McPherson Park is a historic city park, the oldest in Greenville, South Carolina. As part of the East Park Historic District, the park was added to the National Register of Historic Places on October 4, 2005.

In June 1884, Caroline Cleveland Choice (1811-1905), widow of prominent attorney and political activist, William Choice, donated 2.6 acres, from which the city of Greenville created a park by adding to it 5.7 forested acres it had purchased two years before. Officials built a bandstand, but no other improvements were made until after the turn of the century.

In 1911, businessman, former mayor, and state representative William Choice Cleveland (1883-1946), donated additional land including the site of an old tannery. The park—originally called "City Park"—grew to 32 acres before construction of Academy Street in the early twentieth century reduced it to 12.5 acres. In 1915, the site was used briefly as U. S. Army Camp Blythe; and during World War I, the area included a recruiting office and "makeshift housing for recruits."

By the 1920s, the park "had become central to Greenville life," and it was the site of numerous Sunday school and cotton mill picnics, concerts, dances, and family reunions. From 1935 to 1941, it was renovated by the Works Progress Administration; and in 1941, Sears, Roebuck and Company donated $7,500 toward the building of a stone shelter. That same year, Greenville City Council renamed the park for city engineer John Alexander McPherson (1879-1961) in recognition of his service in developing the city's parks.

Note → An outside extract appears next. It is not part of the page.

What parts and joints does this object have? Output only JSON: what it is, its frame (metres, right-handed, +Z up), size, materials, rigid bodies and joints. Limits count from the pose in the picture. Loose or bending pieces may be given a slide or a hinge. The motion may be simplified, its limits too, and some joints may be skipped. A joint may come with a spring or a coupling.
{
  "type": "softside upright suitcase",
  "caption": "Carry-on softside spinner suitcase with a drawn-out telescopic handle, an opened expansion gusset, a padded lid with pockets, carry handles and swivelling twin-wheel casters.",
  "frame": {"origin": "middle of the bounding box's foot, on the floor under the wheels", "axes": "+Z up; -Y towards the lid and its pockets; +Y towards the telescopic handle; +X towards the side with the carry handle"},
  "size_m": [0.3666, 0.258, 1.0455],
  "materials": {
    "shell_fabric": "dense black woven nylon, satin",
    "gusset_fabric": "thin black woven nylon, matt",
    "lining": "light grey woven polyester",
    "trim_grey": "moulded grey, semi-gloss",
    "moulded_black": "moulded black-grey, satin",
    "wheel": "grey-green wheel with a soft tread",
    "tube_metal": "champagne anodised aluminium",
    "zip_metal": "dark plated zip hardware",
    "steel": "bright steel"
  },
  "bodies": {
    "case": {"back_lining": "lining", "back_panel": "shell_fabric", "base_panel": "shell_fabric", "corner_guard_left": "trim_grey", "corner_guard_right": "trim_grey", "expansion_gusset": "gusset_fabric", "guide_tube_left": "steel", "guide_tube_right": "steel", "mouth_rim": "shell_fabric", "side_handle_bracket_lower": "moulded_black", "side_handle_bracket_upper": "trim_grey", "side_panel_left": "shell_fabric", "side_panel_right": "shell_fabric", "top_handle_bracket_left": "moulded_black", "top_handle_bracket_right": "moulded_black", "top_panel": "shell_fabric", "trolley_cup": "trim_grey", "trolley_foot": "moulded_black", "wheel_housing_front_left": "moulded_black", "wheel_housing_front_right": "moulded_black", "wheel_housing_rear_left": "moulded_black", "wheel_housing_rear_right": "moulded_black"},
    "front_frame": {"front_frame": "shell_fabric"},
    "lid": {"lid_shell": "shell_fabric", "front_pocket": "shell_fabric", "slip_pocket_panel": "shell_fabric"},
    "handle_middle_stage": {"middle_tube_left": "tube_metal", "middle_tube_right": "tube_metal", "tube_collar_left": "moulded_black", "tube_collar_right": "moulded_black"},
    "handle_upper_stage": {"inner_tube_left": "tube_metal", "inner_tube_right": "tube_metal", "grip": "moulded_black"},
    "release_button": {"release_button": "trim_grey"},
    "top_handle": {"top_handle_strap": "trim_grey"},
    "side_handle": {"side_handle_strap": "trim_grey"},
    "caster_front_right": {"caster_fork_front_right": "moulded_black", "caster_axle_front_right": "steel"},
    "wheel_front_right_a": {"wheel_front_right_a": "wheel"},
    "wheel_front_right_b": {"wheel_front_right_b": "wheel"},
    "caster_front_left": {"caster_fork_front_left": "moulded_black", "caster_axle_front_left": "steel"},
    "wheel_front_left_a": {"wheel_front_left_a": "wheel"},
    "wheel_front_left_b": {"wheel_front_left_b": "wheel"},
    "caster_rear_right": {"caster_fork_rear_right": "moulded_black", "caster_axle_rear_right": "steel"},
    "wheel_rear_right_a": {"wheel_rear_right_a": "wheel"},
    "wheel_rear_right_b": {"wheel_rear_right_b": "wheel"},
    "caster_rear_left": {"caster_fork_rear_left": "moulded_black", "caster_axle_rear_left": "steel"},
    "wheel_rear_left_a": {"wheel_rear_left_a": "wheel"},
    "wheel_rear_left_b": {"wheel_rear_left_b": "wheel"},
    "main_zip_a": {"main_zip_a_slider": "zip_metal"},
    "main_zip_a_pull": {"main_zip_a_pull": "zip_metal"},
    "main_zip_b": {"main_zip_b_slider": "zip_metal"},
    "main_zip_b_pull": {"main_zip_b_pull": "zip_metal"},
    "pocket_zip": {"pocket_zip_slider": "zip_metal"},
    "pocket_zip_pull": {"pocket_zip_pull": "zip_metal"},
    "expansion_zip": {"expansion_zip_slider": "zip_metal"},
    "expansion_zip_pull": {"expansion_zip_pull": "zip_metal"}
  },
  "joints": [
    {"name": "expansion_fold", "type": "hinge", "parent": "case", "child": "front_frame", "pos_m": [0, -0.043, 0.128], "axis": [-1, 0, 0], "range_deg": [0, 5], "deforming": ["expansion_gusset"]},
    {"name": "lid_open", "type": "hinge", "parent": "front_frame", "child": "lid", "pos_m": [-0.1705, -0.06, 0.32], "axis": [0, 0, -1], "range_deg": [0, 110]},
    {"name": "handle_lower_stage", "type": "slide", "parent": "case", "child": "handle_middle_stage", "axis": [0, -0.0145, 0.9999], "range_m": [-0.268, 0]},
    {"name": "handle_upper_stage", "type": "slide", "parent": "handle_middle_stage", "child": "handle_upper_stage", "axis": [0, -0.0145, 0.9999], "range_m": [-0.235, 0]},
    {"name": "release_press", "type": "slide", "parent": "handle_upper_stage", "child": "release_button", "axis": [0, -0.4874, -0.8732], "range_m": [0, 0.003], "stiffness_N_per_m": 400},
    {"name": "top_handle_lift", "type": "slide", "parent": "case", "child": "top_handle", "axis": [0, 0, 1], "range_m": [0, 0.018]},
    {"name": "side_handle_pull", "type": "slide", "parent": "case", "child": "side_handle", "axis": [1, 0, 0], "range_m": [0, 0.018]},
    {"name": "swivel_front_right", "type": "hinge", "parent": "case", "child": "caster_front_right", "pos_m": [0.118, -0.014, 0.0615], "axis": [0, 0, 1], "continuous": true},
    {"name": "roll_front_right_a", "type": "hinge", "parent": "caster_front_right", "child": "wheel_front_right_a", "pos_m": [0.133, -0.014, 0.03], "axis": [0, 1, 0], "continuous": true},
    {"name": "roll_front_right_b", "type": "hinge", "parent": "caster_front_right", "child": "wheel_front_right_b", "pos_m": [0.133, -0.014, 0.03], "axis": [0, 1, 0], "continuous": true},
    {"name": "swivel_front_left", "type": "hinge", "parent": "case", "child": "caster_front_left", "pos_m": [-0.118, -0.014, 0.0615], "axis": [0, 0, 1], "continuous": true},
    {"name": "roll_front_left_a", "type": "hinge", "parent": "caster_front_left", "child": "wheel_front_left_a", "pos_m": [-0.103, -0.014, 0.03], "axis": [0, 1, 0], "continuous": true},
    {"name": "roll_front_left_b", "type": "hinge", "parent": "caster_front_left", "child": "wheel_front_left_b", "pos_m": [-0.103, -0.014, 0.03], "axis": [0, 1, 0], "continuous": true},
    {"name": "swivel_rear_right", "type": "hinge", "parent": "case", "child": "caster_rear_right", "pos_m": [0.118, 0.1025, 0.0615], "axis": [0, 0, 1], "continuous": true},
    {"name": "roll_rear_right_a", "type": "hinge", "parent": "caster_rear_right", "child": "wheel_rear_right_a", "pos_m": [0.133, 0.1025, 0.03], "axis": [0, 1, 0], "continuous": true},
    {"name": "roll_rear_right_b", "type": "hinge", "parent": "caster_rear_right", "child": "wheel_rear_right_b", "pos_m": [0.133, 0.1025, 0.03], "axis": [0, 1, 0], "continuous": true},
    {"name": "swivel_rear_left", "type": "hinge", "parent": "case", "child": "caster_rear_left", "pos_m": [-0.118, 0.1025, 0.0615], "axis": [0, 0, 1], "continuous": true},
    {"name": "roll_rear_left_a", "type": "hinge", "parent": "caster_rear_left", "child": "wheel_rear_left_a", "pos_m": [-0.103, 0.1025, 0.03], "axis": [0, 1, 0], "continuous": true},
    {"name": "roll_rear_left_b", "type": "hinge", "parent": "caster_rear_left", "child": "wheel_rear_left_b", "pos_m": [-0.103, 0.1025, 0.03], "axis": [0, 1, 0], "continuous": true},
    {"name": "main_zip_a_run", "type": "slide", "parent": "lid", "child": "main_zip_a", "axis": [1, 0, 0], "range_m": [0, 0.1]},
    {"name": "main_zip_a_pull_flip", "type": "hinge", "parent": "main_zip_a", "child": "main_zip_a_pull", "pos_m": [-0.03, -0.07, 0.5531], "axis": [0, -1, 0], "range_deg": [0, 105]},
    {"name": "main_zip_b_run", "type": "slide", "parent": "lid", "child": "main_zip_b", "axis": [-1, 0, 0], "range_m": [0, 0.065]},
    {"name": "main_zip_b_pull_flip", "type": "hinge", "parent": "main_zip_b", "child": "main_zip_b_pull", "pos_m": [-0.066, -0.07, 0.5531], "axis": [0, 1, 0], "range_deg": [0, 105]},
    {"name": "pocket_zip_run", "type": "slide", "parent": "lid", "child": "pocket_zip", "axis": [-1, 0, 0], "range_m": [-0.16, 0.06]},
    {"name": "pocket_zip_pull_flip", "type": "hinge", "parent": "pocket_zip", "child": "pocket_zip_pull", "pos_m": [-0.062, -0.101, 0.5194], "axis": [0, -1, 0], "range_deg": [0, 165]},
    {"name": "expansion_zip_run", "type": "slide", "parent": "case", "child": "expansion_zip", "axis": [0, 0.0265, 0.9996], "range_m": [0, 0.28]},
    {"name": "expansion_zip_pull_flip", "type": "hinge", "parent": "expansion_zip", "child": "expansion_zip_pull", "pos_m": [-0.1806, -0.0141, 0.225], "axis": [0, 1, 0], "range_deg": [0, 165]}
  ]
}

During the 1950s, a miniature train for children ran through the park; but with urban encroachment in the 1970s, the train was removed along with a pond and a baseball field. The park also lost twenty acres to new traffic patterns and other public uses. For three years beginning in 1982, improvements in landscaping and lighting were made, and a 1912 bandstand was refurbished. In 2016, the park included walking paths, playgrounds, picnic tables, and shelters, a miniature golf course, lighted tennis courts, a nameless stream crossed by several pedestrian bridges, the Sears Shelter (which hosted dances, public meetings, and community events), and a log cabin, which from 1987 to 2010 served as a consignment shop for the sale of handicrafts made by retirees.